You see, usually, it comes down to this. Local development means finding a delivery partner (ideally a registered local organisation of some sort) who has a genuine passion for the project. A partner whom you can trust to take money, spend it on the outputs as agreed and deliver regular reports on progress and outcomes (ideally including pictures) to prove that everything is going as it should. It’s hard to argue that a responsible NGO would do anything less, but what if your community partners don’t have a bank account and they lack the education to deliver even a basic balanced bank reconciliation? What if they honestly aspire to send reports but lack the education to write anything but the simplest of sentences? What if they are miles from the nearest wi-fi and sending text, let alone images is impractical. As we sat and discussed the situation for disabled young people with the Self-help group at Malanga these were some of the challenges that were emerging. The sincerity of their desire to work with us and their hope that at last something really beneficial might be possible was hard to miss.

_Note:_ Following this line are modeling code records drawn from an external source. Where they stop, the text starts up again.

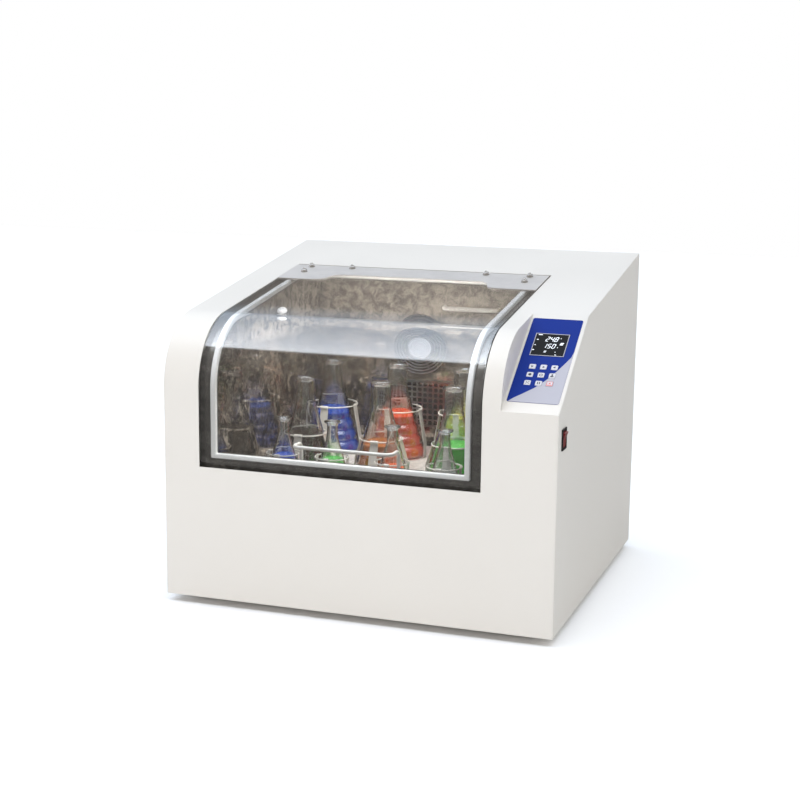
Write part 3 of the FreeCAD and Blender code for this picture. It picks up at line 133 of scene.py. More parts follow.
def grainGroup():
    # fine dimples, and a slow drift of the colour
    group, given, result = newGroup("surfaceGrain", Color=(0.8, 0.8, 0.8, 1.0), Scale=900.0, Bump=0.05,
                                    Drift=0.05, Roughness=0.4, Spread=0.12)
    place = objectPlace(group)
    fine = noiseOf(group, place, given["Scale"], 3.0)
    broad = noiseOf(group, place, 9.0, 4.0)
    return sendOut(group, result, Normal=bumpOf(group, fine, given["Bump"], 0.0004),
                   Color=mixOf(group, "MULTIPLY", given["Drift"], given["Color"], broad),
                   Roughness=mathOf(group, "MULTIPLY_ADD", broad, given["Spread"], given["Roughness"]))


def brushGroup():
    # long fine scratches along one direction, and handling marks
    group, given, result = newGroup("brushedLines", Color=(0.7, 0.7, 0.7, 1.0), Stretch=(6.0, 900.0, 900.0),
                                    Strength=0.2, Roughness=0.25, Marks=0.2, MarkScale=22.0, Spread=0.18)
    place = objectPlace(group)
    stretched = addNode(group, "VectorMath", {0: place, 1: given["Stretch"]}, operation="MULTIPLY")
    lines = noiseOf(group, stretched.outputs["Vector"], 1.0, 3.0)
    marks = rangeOf(group, noiseOf(group, place, given["MarkScale"], 6.0, 0.65), 0.35, 0.6, 0.35)
    return sendOut(group, result, Normal=bumpOf(group, lines, given["Strength"], 0.0003),
                   Color=mixOf(group, "MULTIPLY", given["Marks"], given["Color"], marks),
                   Roughness=mathOf(group, "MULTIPLY_ADD", lines, given["Spread"], given["Roughness"]))


# between these heights the chamber's sheet turns less metallic towards the roof, so its pale colour shows
# there as a painted reflection of the bright room
dullFrom, dullTo = at(0, 0, 374).z, at(0, 0, 392).z


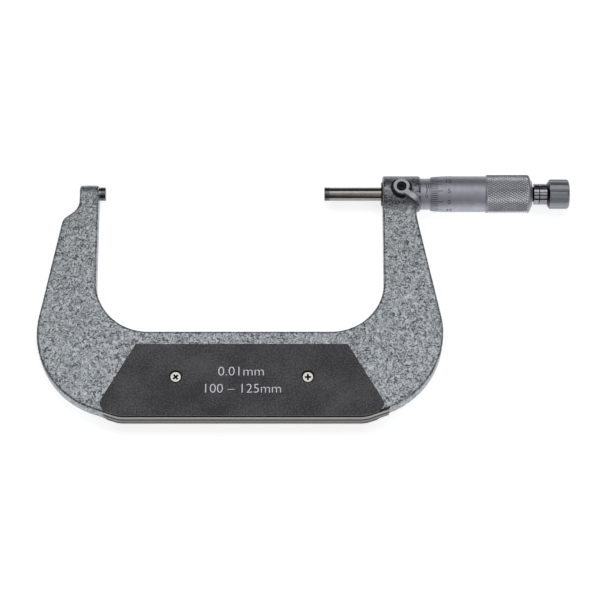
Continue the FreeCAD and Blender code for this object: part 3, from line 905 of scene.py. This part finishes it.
def sleeveScale(size):
    radius = size["radius"]
    drop = size["fifthDrop"] + size["digitGap"] + size["digitHeight"] / 2
    places = []
    for number in range(0, size["length"] + 1, size["numberEvery"]):
        digits = letteringMesh(str(number), size["digitHeight"], size["lineHeight"])
        digits.transform(Matrix.Diagonal((mm, 1 / radius, mm, 1)))
        places.append((digits, ((size["zero"] + number) * mm, -drop / radius, 0)))
    layout = joinLettering("sleeveNumbers", places, size["bendStep"] / radius)
    layout.transform(Matrix.Translation((0, 0, (size["proud"] - size["lineHeight"] / 2) * mm)))
    sizes = {
        "Whole Count": size["length"] + 1,
        "Half Count": size["length"],
        "Long Every": size["numberEvery"],
        "Pitch": mm,
        "Zero X": size["zero"] * mm,
        "Full Angle": size["fullLine"] / radius,
        "Fifth Drop": size["fifthDrop"] / radius,
        "Half Angle": size["halfLine"] / radius,
        "Line Width": size["lineWidth"] * mm,
        "Line Height": size["lineHeight"] * mm,
        "Lift": (size["proud"] - size["lineHeight"] / 2) * mm,
        "Datum Start": size["datumStart"] * mm,
        "Datum End": (size["zero"] + size["length"] + size["datumPast"]) * mm,
        "Front X": size["zero"] * mm,
        "Back X": (size["zero"] + size["length"]) * mm,
        "Front Radius": radius * mm,
        "Back Radius": radius * mm,
    }
    return bakeTree(newPiece("sleeveScale", layout), graduationTree(sizes, scaleInk), sizes)


graduations = sleeveScale(sleeveSizes)
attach(graduations, "sleeve")
print("sleeve scale done")


# Printing on the front plate.

printSizes = {  # each line's words, middle x and y, width and height
    "graduation": ("0.01mm", 64.0, -89.9, 20.6, 4.2),
    "range": ("100 \u2013 125mm", 65.0, -98.1, 34.2, 4.2),
    "thickness": 0.03,
    "thinning": -0.012,
}


def platePrint(size):
    face = boxOf("front_plate")[1].z
    places = []
    for key in ("graduation", "range"):
        words, x, y, width, height = size[key]
        lettering = letteringMesh(words, height, size["thickness"], width, size["thinning"])
        lettering.transform(Matrix.Scale(mm, 4))
        places.append((lettering, (x * mm, y * mm, face * mm)))
    piece = newPiece("platePrint", joinLettering("platePrint", places))
    piece.data.materials.append(plateInk)
    return piece


printing = platePrint(printSizes)
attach(printing, "frame")
print("plate printing done")


# Floor, light and camera.

stageLook = {
    "floorSize": 3.0,
    "floorColour": shade(236, 236, 237),
    "floorLight": shade(240, 240, 241),
    "floorGlow": 0.72,
    "worldSky": (0.11, 0.11, 0.115, 1.0),
    "worldHorizon": (0.02, 0.02, 0.022, 1.0),
    "worldStrength": 1.0,
}


def makeFloor(look):
    half = look["floorSize"] / 2
    low = cadBox[0]
    centre = (cadBox[0] + cadBox[1]) / 2
    mesh = bpy.data.meshes.new("floor")
    turns = ((-1, -1), (1, -1), (1, 1), (-1, 1))
    corners = [(centre.x + x * half, centre.y + y * half, low.z) for x, y in turns]
    mesh.from_pydata(corners, [], [(0, 1, 2, 3)])
    floor = newPiece("floor", mesh)
    material, tree, shader = newFinish("paleFloor")
    paper = addNoise(tree, 2.0, detail=3.0)
    colour = addRamp(tree, paper, [(0.3, look["floorColour"]), (0.7, look["floorLight"])])
    tree.links.new(colour, shader.inputs["Base Color"])
    shader.inputs["Roughness"].default_value = 0.7
    shader.inputs["Specular IOR Level"].default_value = 0.1
    shader.inputs["Emission Color"].default_value = (1, 1, 1, 1)
    shader.inputs["Emission Strength"].default_value = look["floorGlow"]
    mesh.materials.append(material)


def makeWorld(look):
    world = bpy.data.worlds.new("studio")
    bpy.context.scene.world = world
    world.use_nodes = True
    tree = world.node_tree
    direction = addNode(tree, "ShaderNodeTexCoord").outputs["Generated"]
    height = addNode(tree, "ShaderNodeSeparateXYZ", {"Vector": direction}).outputs["Z"]
    sky = addRamp(tree, height, [
        (0.0, look["worldHorizon"]),
        (0.25, look["worldHorizon"]),
        (0.6, look["worldSky"]),
    ])
    background = tree.nodes["Background"]
    tree.links.new(sky, background.inputs["Color"])
    background.inputs["Strength"].default_value = look["worldStrength"]


# each softbox: angle from overhead towards +Y, side angle towards +X, distance, width, depth, power
softBoxes = {
    "overhead": (16, 0, 0.9, 1.2, 0.4, 2.5),
    "middle": (-16, 0, 1.4, 1.2, 0.5, 1.6),
    "front": (-50, 30, 0.9, 0.75, 0.5, 0.7),
}


def makeLights(boxes):
    centre = (cadBox[0] + cadBox[1]) / 2
    for name, (lean, side, distance, width, depth, power) in boxes.items():
        light = bpy.data.lights.new(name, "AREA")
        light.shape = "RECTANGLE"
        light.size = width
        light.size_y = depth
        light.energy = power
        lamp = bpy.data.objects.new(name, light)
        bpy.context.scene.collection.objects.link(lamp)
        side, lean = math.radians(side), math.radians(lean)
        away = Vector((math.sin(side), math.sin(lean), math.cos(lean)))
        away.normalize()
        lamp.location = centre + away * distance
        lamp.rotation_euler = away.to_track_quat("Z", "Y").to_euler()


cameraLook = {
    "lens": 150,
    "elevation": 69,
    "distance": 1.15,
    "aim": Vector((-0.0027, -0.0020, 0)),  # from the middle of the object's box
}


def makeCamera(look):
    data = bpy.data.cameras.new("camera")
    data.lens = look["lens"]
    data.sensor_width = 36
    data.clip_start = 0.05
    camera = bpy.data.objects.new("camera", data)
    bpy.context.scene.collection.objects.link(camera)
    target = (cadBox[0] + cadBox[1]) / 2 + look["aim"]
    target.z = 0
    tilt = math.radians(90 - look["elevation"])
    camera.location = target + Vector((0, -math.sin(tilt), math.cos(tilt))) * look["distance"]
    camera.rotation_euler = (tilt, 0, 0)
    bpy.context.scene.camera = camera


makeFloor(stageLook)
makeWorld(stageLook)
makeLights(softBoxes)
makeCamera(cameraLook)
bpy.context.scene.view_settings.view_transform = "Standard"
print("stage ready")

It is within this context that Inclusive Community Development must also mean accepting and taking risks. We either say that the 1,100 disabled children of Malanga are just too unfortunate, too isolated, too poor to be helped. Or, we accept that inclusion also requires us to develop a template of action which works as the interface between generous donors with rigid reporting requirements and a community group with no means to meet those requirements.
It will be an interesting journey involving lots of discussion, sharing ideas, training, support, smart phones, and bags of trust and good will on all sides! And if it fails – if the money evaporates and the project dissolves, then inclusion also means having the will to learn the lessons and try again. Because the children are still waiting.